Video Representation Learning for Global and Local Features

This ongoing project attempts to use self-supervised learning to learn video representation that are both useful for coarser tasks involving global informationand finer-grained tasks involving local information.


  • Franklin Wang, UC Berkeley
  • Avideh Zakhor, UC Berkeley
  • Yale Song, Microsoft
  • Du Tran, Facebook
  • Aravind Kalaiah, Facebook


Self-supervised video representation learning provides new opportunities to computer vision: It can take full advantage of the wealth of unlabeled video data available, and when successful, it can improve the performance of a variety of downstream tasks, reduce the large storage impact of video, and reduce time expended onto feature engineering.
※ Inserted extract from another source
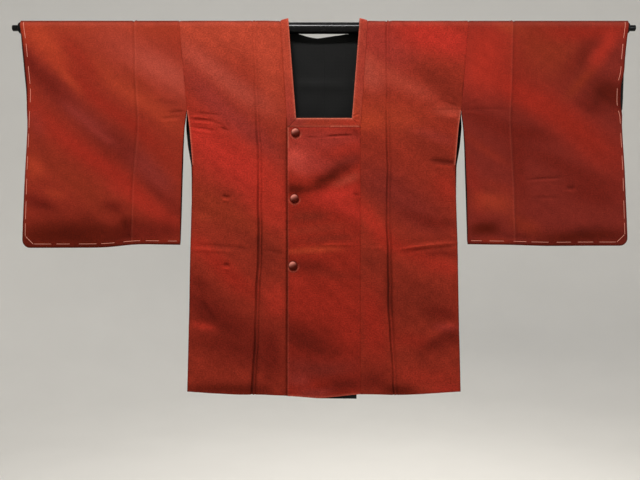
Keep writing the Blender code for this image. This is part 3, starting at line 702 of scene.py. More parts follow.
def spread(keys, splits):
    """Points across a piece: each gap between neighbouring keys is divided into its parts."""
    keys = [np.asarray(key, float) for key in keys]
    places = [keys[0]]
    for low, high, parts in zip(keys, keys[1:], splits):
        places += [low + (high - low) * step / parts for step in range(1, parts + 1)]
    return np.stack(places, axis=-1)


def rows_of(runs, shape):
    """The run of every point of a grid, from the run of each of its rows."""
    return np.broadcast_to(runs[:, None], shape).copy()


def quads_of(rows, columns):
    """Faces of a grid, its columns running along +X and its rows upwards at the front."""
    return [(row * columns + column, row * columns + column + 1,
             (row + 1) * columns + column + 1, (row + 1) * columns + column)
            for row in range(rows - 1) for column in range(columns - 1)]


def quads_round(rings, sides):
    """Faces between closed rings of points."""
    return [(ring * sides + step, ring * sides + (step + 1) % sides,
             (ring + 1) * sides + (step + 1) % sides, (ring + 1) * sides + step)
            for ring in range(rings - 1) for step in range(sides)]


def new_mesh(name, points, faces, cut=None, colours=None, grain=None):
    """A mesh from points in metres. cut is their places on the flat cloth, in millimetres."""
    mesh = bpy.data.meshes.new(name)
    mesh.from_pydata(points.reshape(-1, 3).tolist(), [], faces)
    mesh.shade_smooth()
    if colours is not None:
        # The colour attribute holds the dyes together with painted shade and painted highlights.
        flat = np.ones((len(mesh.vertices), 4), np.float32)
        flat[:, :3] = colours.reshape(-1, 3)
        mesh.color_attributes.new("dye_and_painted_light", "FLOAT_COLOR", "POINT").data.foreach_set("color", flat.ravel())
    if grain is not None:
        clear = mesh.attributes.new("grain", "FLOAT", "POINT").data
        clear.foreach_set("value", np.full(len(mesh.vertices), grain, np.float32))
    if cut is not None:
        corner = np.zeros(len(mesh.loops), np.int32)
        mesh.loops.foreach_get("vertex_index", corner)
        places = (cut.reshape(-1, 2)[corner] * MM).astype(np.float32)
        mesh.uv_layers.new(name="cut").data.foreach_set("uv", places.ravel())
    return mesh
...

Existing video representation learning frameworks generally learn global representations of videos, usually at the clip-level. These types of representations are generally evaluated on action recognition baselines (which have a strong bias towards global appearance information), and are ill-suited for local tasks involving fine details and dense prediction, like action segmentation and tracking. In this work, we propose to learn representations that are optimized both for global tasks and local tasks by developing contrastive learning methods that operate at a spatiotemporally denser regime beyond the clip-level. Our self-supervised framework will learn global and local representations for RGB frames and motion features like optical flow to learn coarse and fine-grained representations of appearance and motion.